Another method of link-building is to submit guest blogs to other websites, if you’re an adept writer, and include a link back to your site. Just be sure the material and the blog site is relevant to your local business, and don’t overdo it. Google is rumored to be cracking down on “spammy” blog posts.
Citations can be created by hosting local events, which can be anything from a big sale or promotion to a charity athletic event or educational session. Anytime you host any kind of an event at your local business, make sure to submit the details to all of the online local calendars and news media, and each one will give you a NAP citation, which will help boost your rankings in local search engines.
What About Social Media?
The next thing after your professional website and blog –and claiming your local directory pages – should be your social media pages. Consider offering your customers a one-time discount if they provide their email address and check off which social media sites they use on a quickie questionnaire. That way you can start building an email list for newsletters and promotions, and get an idea of which sites are best for your business at the same time.

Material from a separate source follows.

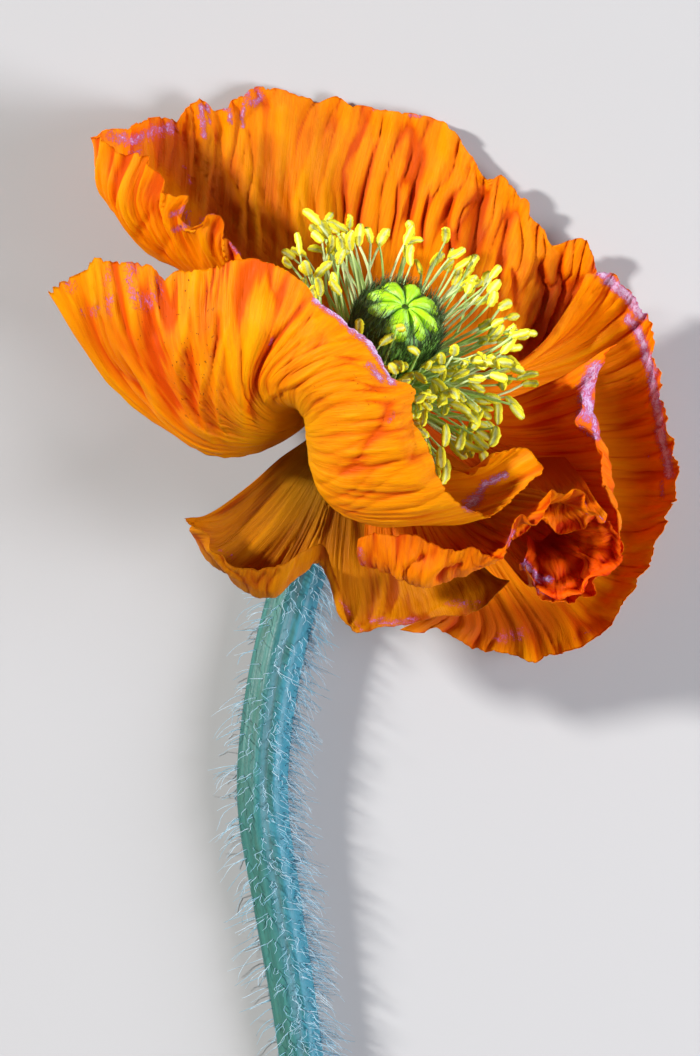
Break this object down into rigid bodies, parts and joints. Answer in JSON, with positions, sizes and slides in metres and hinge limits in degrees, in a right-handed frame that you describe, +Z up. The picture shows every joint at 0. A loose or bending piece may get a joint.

Social media is a powerful tool for interacting with your customers, but it requires frequent attention and a dedicated, long-term commitment, so choose your sites wisely to get the most reward for your time. Considering how much you could spend on advertising, it is time well spent!
Speaking of Advertising
As a local company, you likely don’t have a big advertising budget. That’s why it’s so important to leverage all of the free and inexpensive resources that are available, such as social media, local online directories, and review sites, among others. Once you have made the most of all the different possibilities, you’ll find there are many different options for your business when it comes to paid advertising, and they don’t have to cost a proverbial arm and a leg!